For startups and entrepreneurs in the space sector, Vast's milestone offers both validation and a roadmap. The space station economy will need ground support systems, payload development, crew training, launch logistics, in-orbit servicing, and dozens of other capabilities. Companies positioned to serve this emerging infrastructure layer stand to benefit enormously from the capital now flowing into the sector.

Looking Ahead: Key Milestones to Watch

  1. Haven-1 launch (Q1 2027) — The single most important near-term milestone. A successful deployment validates the entire Haven architecture.
  2. NASA CLD Phase 2 awards (2026–2027) — Contract selections will clarify which companies receive government backing for ISS successor stations.
  3. Haven-2 first module launch (2028) — Marks the transition from pathfinder to production-scale operations.
  4. ISS deorbit (~2030) — The deadline that makes all of this urgent. Commercial stations must be operational before the ISS retires.
  5. Full Haven-2 operational capability (2032) — Continuous crew operations, full research and manufacturing capability.

Vast's $500 million raise is more than a funding milestone — it's a signal that the post-ISS era of commercial space stations is no longer a matter of if, but when. For investors, founders, and space professionals watching this sector, the window to get involved in building the LEO economy is open and narrowing.


This article is part of BlacKnight Space Labs' ongoing coverage of space industry funding and the emerging commercial LEO economy. For more analysis on space startup investment trends and the technologies shaping the future of orbital infrastructure, explore our related coverage below.
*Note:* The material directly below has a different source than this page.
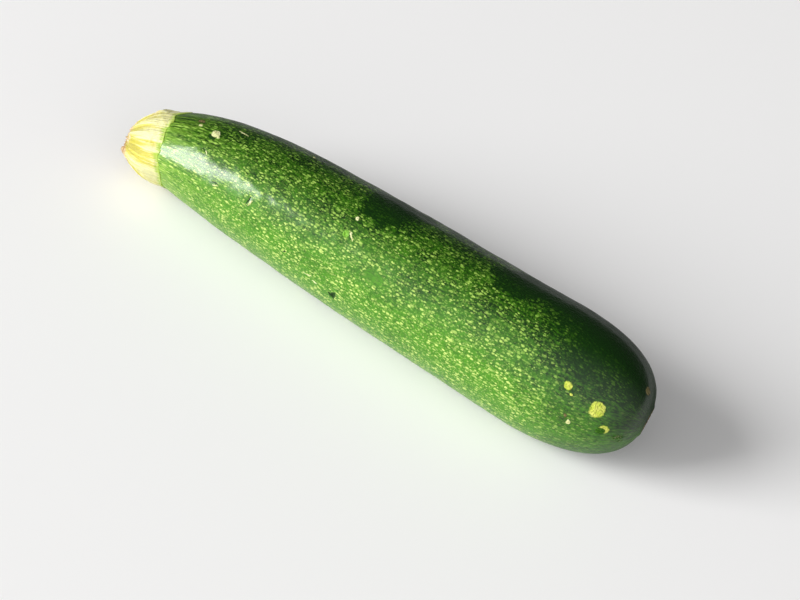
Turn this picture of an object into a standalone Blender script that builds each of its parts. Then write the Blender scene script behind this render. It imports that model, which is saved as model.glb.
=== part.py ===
"""A courgette lying on a surface: the green fruit and the pale stub of its stalk.

Units are metres and +Z is up. The fruit lies along X, with the stalk at -X and the blossom end at +X.
The origin is at the bottom centre of the whole courgette, so the surface it rests on is z = 0.

In the design formulas "along" is the distance from the cut end of the stalk, measured along X.
"""
import math

import bmesh
import bpy
import numpy as np

# ---- Driving dimensions -------------------------------------------------------------------------
TOTAL_LENGTH = 0.2012       # cut end of the stalk to the blossom end
SHOULDER_ALONG = 0.0128     # where the skin begins, at the foot of the stalk
BODY_RADIUS = 0.0209        # radius the body would have at the stalk without its neck
BODY_TAPER = 0.01415        # growth of that radius for each metre towards the blossom end
NECK_SHARE = 0.363          # share of the radius that the neck takes away at the shoulder
NECK_REACH = 0.025          # distance in which that share falls to 1/e
CAP_LENGTH = 0.0414         # length of the rounded blossom end
CAP_POWER = 2.47            # roundness of the blossom end: 2 is an ellipse, higher is blunter
NECK_DROP = 0.0030          # how far the neck bends down, and as far to -Y
NECK_DROP_REACH = 0.0138    # distance in which that bend falls to 1/e
TIP_SWAY = 0.0029           # how far the blossom end curves to +Y
TIP_SWAY_LENGTH = 0.070     # length of the curved stretch at the blossom end
CONTACT_SINK = 0.0009       # how much of the round underside the resting face flattens
REST_EDGE = 0.0001          # height at which the flattening begins, round the resting face
REST_START = 0.072          # the resting face's corners: its ends, along the fruit
REST_WIDEST = 0.111         # and its two sides, under the centre of mass
REST_END = 0.172
REST_HALF_WIDTH = 0.0052
RIB_COUNT = 5               # the fruit and its stalk are both five-sided
RIB_DEPTH_NECK = 0.020      # height of the ribs at the shoulder, as a share of the radius
RIB_DEPTH_BODY = 0.004      # the same on the body
RIB_REACH = 0.020           # distance in which the ribs fade from one to the other
RIB_PHASE = math.radians(18.0)

SCAR_RADIUS = 0.0042        # scar that the flower leaves
SCAR_DEPTH = 0.0005
SCAR_FLOOR_SHARE = 0.8      # radius of its flat floor, as a share of the scar's

STALK_LENGTH = 0.0136       # along the stalk's own axis
STALK_RADIUS = 0.0135       # at its foot
STALK_LOSS = 0.60           # share of that radius lost at the cut
STALK_POWER = 2.6           # how late along the stalk the loss comes
STALK_LOBE_FOOT = 0.03      # height of the five lobes, as a share of the radius
STALK_LOBE_CUT = 0.16
CUT_HOLLOW = 0.0008         # how far the cut face is dished
CUT_SLOPE_SHARE = 0.85      # radius of the dish half-way down, as a share of the cut's
CUT_FLOOR_SHARE = 0.45      # radius of its flat floor
GAP = 0.0003                # gap between the stalk and the fruit

SECTION_POINTS = 60         # points round each section
BODY_SECTIONS = 30
CAP_SECTIONS = 12
STALK_SECTIONS = 9
NECK_CROWDING = 1.3         # above 1 brings the body's sections closer together at the neck
AXIS_STEP = 1.0e-4          # distance over which the direction of the axis is measured


# ---- The fruit's design formulas ----------------------------------------------------------------
def body_radius(along):
    """Straight taper, narrowed by an exponential neck and closed by a superellipse cap."""
    taper = BODY_RADIUS + BODY_TAPER * along
    neck = 1.0 - NECK_SHARE * math.exp(-(along - SHOULDER_ALONG) / NECK_REACH)
    into_cap = max(0.0, (along - TOTAL_LENGTH + CAP_LENGTH) / CAP_LENGTH)
    cap = max(0.0, 1.0 - into_cap ** CAP_POWER) ** (1.0 / CAP_POWER)
    return taper * neck * cap


def centre(along):
    """The axis rises with the taper, so that the underside is level, and bends at both ends."""
    bend = NECK_DROP * math.exp(-(along - SHOULDER_ALONG) / NECK_DROP_REACH)
    sway = max(0.0, (along - TOTAL_LENGTH + TIP_SWAY_LENGTH) / TIP_SWAY_LENGTH)
    height = BODY_RADIUS + BODY_TAPER * along - CONTACT_SINK - bend
    return np.array([along, TIP_SWAY * sway ** 2 - bend, height])


def heading(along):
    """Unit vector along the axis, towards the blossom end."""
    span = centre(along + AXIS_STEP) - centre(along - AXIS_STEP)
    return span / np.linalg.norm(span)


def section_axes(forward):
    """Two unit vectors across the axis: the first lies near +Y, the second near +Z."""
    side = np.array([0.0, 1.0, 0.0])
    side = side - forward * side.dot(forward)
    side = side / np.linalg.norm(side)
    return side, np.cross(forward, side)


def ring(middle, forward, radii):
    """Points of one closed section, counted from +Y towards +Z."""
    side, up = section_axes(forward)
    turn = np.linspace(0.0, 2.0 * math.pi, SECTION_POINTS, endpoint=False)
    return middle + np.outer(radii * np.cos(turn), side) + np.outer(radii * np.sin(turn), up)


def lobed_radii(radius, depth):
    """A circle with RIB_COUNT soft ribs of the given share of its radius."""
    turn = np.linspace(0.0, 2.0 * math.pi, SECTION_POINTS, endpoint=False)
    return radius * (1.0 + depth * (np.cos(RIB_COUNT * (turn - RIB_PHASE)) - 1.0))


# ---- Mesh making --------------------------------------------------------------------------------
def add_ring(bm, points):
    """Make one closed loop of edges."""
    verts = [bm.verts.new(point) for point in points]
    pairs = zip(verts, verts[1:] + verts[:1])
    return [bm.edges.new(pair) for pair in pairs]


def skin_rings(rings):
    """Bridge neighbouring sections and close both ends with flat faces."""
    bm = bmesh.new()
    loops = [add_ring(bm, points) for points in rings]
    for first, second in zip(loops, loops[1:]):
        bmesh.ops.bridge_loops(bm, edges=first + second)
    bmesh.ops.edgeloop_fill(bm, edges=loops[0])
    bmesh.ops.edgeloop_fill(bm, edges=loops[-1])
    bmesh.ops.recalc_face_normals(bm, faces=bm.faces)
    return bm


def press_resting_face(bm):
    """Cut the underside level at REST_EDGE, and close it down to one flat four-cornered face at z = 0."""
    everything = bm.verts[:] + bm.edges[:] + bm.faces[:]
    cut = bmesh.ops.bisect_plane(bm, geom=everything, plane_co=(0, 0, REST_EDGE),
                                 plane_no=(0, 0, 1), clear_inner=True)
    rim = [item for item in cut["geom_cut"] if isinstance(item, bmesh.types.BMEdge)]
    start, widest, end = centre(REST_START), centre(REST_WIDEST), centre(REST_END)
    side = np.array([0.0, REST_HALF_WIDTH, 0.0])
    on_surface = np.array([1.0, 1.0, 0.0])
    corners = [start * on_surface, (widest - side) * on_surface,
               end * on_surface, (widest + side) * on_surface]
    face_edges = add_ring(bm, corners)
    bmesh.ops.bridge_loops(bm, edges=rim + face_edges)
    bmesh.ops.edgeloop_fill(bm, edges=face_edges)
    bmesh.ops.recalc_face_normals(bm, faces=bm.faces)


def make_object(name, bm, material, sharp_angle):
    """Turn a finished bmesh into a named, smooth-shaded object with one material."""
    mesh = bpy.data.meshes.new(name)
    bm.to_mesh(mesh)
    bm.free()
    mesh.materials.append(material)
    mesh.shade_smooth()
    mesh.set_sharp_from_angle(angle=sharp_angle)
    piece = bpy.data.objects.new(name, mesh)
    bpy.context.collection.objects.link(piece)
    return piece


def make_material(name, colour, roughness):
    """A plain Principled finish; neither piece is metallic."""
    material = bpy.data.materials.new(name)
    material.use_nodes = True
    shader = material.node_tree.nodes["Principled BSDF"]
    shader.inputs["Base Color"].default_value = (*colour, 1.0)
    shader.inputs["Roughness"].default_value = roughness
    shader.inputs["Metallic"].default_value = 0.0
    return material


# ---- Sub-parts ----------------------------------------------------------------------------------
def fruit_stations():
    """Distances along the fruit: closer together at the neck, and evenly round the blossom end."""
    cap_start = TOTAL_LENGTH - CAP_LENGTH
    share = np.linspace(0.0, 1.0, BODY_SECTIONS)
    body = SHOULDER_ALONG + (cap_start - SHOULDER_ALONG) * share ** NECK_CROWDING
    quarter = np.linspace(0.0, 0.5 * math.pi, CAP_SECTIONS + 2)[1:-1]
    cap = cap_start + CAP_LENGTH * np.sin(quarter) ** (2.0 / CAP_POWER)
    return np.concatenate([body, cap])


def make_fruit():
    """Green fruit: sections along the bent axis, a flower scar at the tip and a flat resting face."""
    rings = []
    for along in fruit_stations():
        fade = math.exp(-(along - SHOULDER_ALONG) / RIB_REACH)
        depth = RIB_DEPTH_BODY + (RIB_DEPTH_NECK - RIB_DEPTH_BODY) * fade
        rings.append(ring(centre(along), heading(along), lobed_radii(body_radius(along), depth)))
    tip = centre(TOTAL_LENGTH)
    forward = heading(TOTAL_LENGTH)
    scar_rim = np.full(SECTION_POINTS, SCAR_RADIUS)
    rings.append(ring(tip - 0.5 * SCAR_DEPTH * forward, forward, scar_rim))
    rings.append(ring(tip - SCAR_DEPTH * forward, forward, SCAR_FLOOR_SHARE * scar_rim))
    bm = skin_rings(rings)
    press_resting_face(bm)
    skin = make_material("courgette_skin", (0.045, 0.150, 0.018), 0.34)
    return make_object("fruit", bm, skin, math.radians(50.0))


def make_stem_stub():
    """Stalk stub: five lobes that grow towards a dished cut, on the axis of the bent neck."""
    foot = centre(SHOULDER_ALONG)
    forward = heading(SHOULDER_ALONG)
    rings = []
    for share in np.linspace(0.0, 1.0, STALK_SECTIONS):
        radius = STALK_RADIUS * (1.0 - STALK_LOSS * share ** STALK_POWER)
        depth = STALK_LOBE_FOOT + (STALK_LOBE_CUT - STALK_LOBE_FOOT) * share
        middle = foot - forward * (GAP + (STALK_LENGTH - GAP) * share)
        rings.append(ring(middle, forward, lobed_radii(radius, depth)))
    rim = foot - forward * STALK_LENGTH
    cut_radii = lobed_radii(STALK_RADIUS * (1.0 - STALK_LOSS), STALK_LOBE_CUT)
    rings.append(ring(rim + 0.5 * CUT_HOLLOW * forward, forward, CUT_SLOPE_SHARE * cut_radii))
    rings.append(ring(rim + CUT_HOLLOW * forward, forward, CUT_FLOOR_SHARE * cut_radii))
    stalk = make_material("courgette_stalk", (0.620, 0.600, 0.250), 0.62)
    return make_object("stem_stub", skin_rings(rings), stalk, math.radians(40.0))


def centre_on_origin(pieces):
    """Slide the meshes level, so that the origin is at the middle of the whole courgette's box."""
    corners = np.array([vert.co[:2] for piece in pieces for vert in piece.data.vertices])
    middle = 0.5 * (corners.min(axis=0) + corners.max(axis=0))
    for piece in pieces:
        for vert in piece.data.vertices:
            vert.co.x -= middle[0]
            vert.co.y -= middle[1]


def main():
    for old in list(bpy.data.objects):
        bpy.data.objects.remove(old, do_unlink=True)
    pieces = [make_fruit(), make_stem_stub()]
    centre_on_origin(pieces)


main()
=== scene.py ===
"""A courgette: its fine skin, its cut stalk and their finishes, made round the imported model.

Sizes are in metres. "Along" is the distance from the cut end of the stalk, and "turn" is the angle
round the axis, counted from +Y towards +Z. Both pieces are closed surfaces of those two numbers.
"""

import math

import bpy
import numpy as np
from mathutils import Matrix, Vector


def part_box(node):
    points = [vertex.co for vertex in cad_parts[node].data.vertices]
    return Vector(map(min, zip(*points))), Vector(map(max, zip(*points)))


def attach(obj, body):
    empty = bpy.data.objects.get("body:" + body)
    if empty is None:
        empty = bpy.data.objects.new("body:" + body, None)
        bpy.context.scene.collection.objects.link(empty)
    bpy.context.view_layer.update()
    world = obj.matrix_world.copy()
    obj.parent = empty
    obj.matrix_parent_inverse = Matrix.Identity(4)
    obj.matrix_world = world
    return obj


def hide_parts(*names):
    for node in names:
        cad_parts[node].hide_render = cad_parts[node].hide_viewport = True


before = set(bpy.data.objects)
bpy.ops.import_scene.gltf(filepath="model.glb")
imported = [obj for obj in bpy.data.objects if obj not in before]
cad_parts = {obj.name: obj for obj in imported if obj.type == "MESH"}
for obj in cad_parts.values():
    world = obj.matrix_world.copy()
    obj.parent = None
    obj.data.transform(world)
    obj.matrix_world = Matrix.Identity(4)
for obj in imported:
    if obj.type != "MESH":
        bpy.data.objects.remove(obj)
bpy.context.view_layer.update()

MM = 0.001
FULL_TURN = 2.0 * math.pi

# ---- The fruit's measures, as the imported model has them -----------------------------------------
TOTAL_LENGTH = 201.2 * MM
SHOULDER = 12.8 * MM            # along, where the skin begins at the foot of the stalk
BODY_RADIUS = 20.9 * MM
BODY_TAPER = 0.01415
NECK_SHARE = 0.363
NECK_REACH = 25.0 * MM
CAP_LENGTH = 41.4 * MM
CAP_POWER = 2.47
NECK_DROP = 3.0 * MM
NECK_DROP_REACH = 13.8 * MM
TIP_SWAY = 2.9 * MM
TIP_SWAY_LENGTH = 70.0 * MM
CONTACT_SINK = 0.9 * MM
RIB_COUNT = 5
RIB_DEPTH_NECK = 0.020
RIB_DEPTH_BODY = 0.004
RIB_REACH = 20.0 * MM
RIB_PHASE = math.radians(18.0)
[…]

Frequently Asked Questions

How much funding has Vast raised in total?

Vast has raised over $1 billion in total investment across all rounds. The most recent round in March 2026 was $500 million, comprising $300 million in Series A equity and $200 million in debt financing.

When will Haven-1 launch?

Haven-1 is targeted for launch no earlier than Q1 2027 on a SpaceX Falcon 9 rocket. It is currently in its integration phase and, if successful, will become the world's first commercially built and operated space station.

What is Haven-2 and when will it be operational?

Haven-2 is Vast's multi-module station designed to be the ISS successor for the United States and its allies. The first module is planned for 2028, with additional modules launching every ~6 months and full operational capability (up to 12 crew) by 2032.

Who are Vast's main competitors in commercial space stations?

Vast's primary competitors include Axiom Space ($350M raised in Feb 2026), Blue Origin and Sierra Space's Orbital Reef, and the Voyager Space/Airbus Starlab consortium. Each company takes a different architectural approach to building commercial LEO stations.

Why is there urgency around commercial space stations?

The International Space Station is scheduled for deorbit around 2030. Commercial stations must be operational before then to ensure continuous human presence in low-Earth orbit and maintain the United States' leadership in space.

Who invested in Vast's $500M round?

The round was led by Balerion Space Ventures, with participation from IQT, Qatar Investment Authority, Mitsui & Co., MUFG, Nikon Corporation, Stellar Ventures, Space Capital, Earthrise Ventures, and founder Jed McCaleb.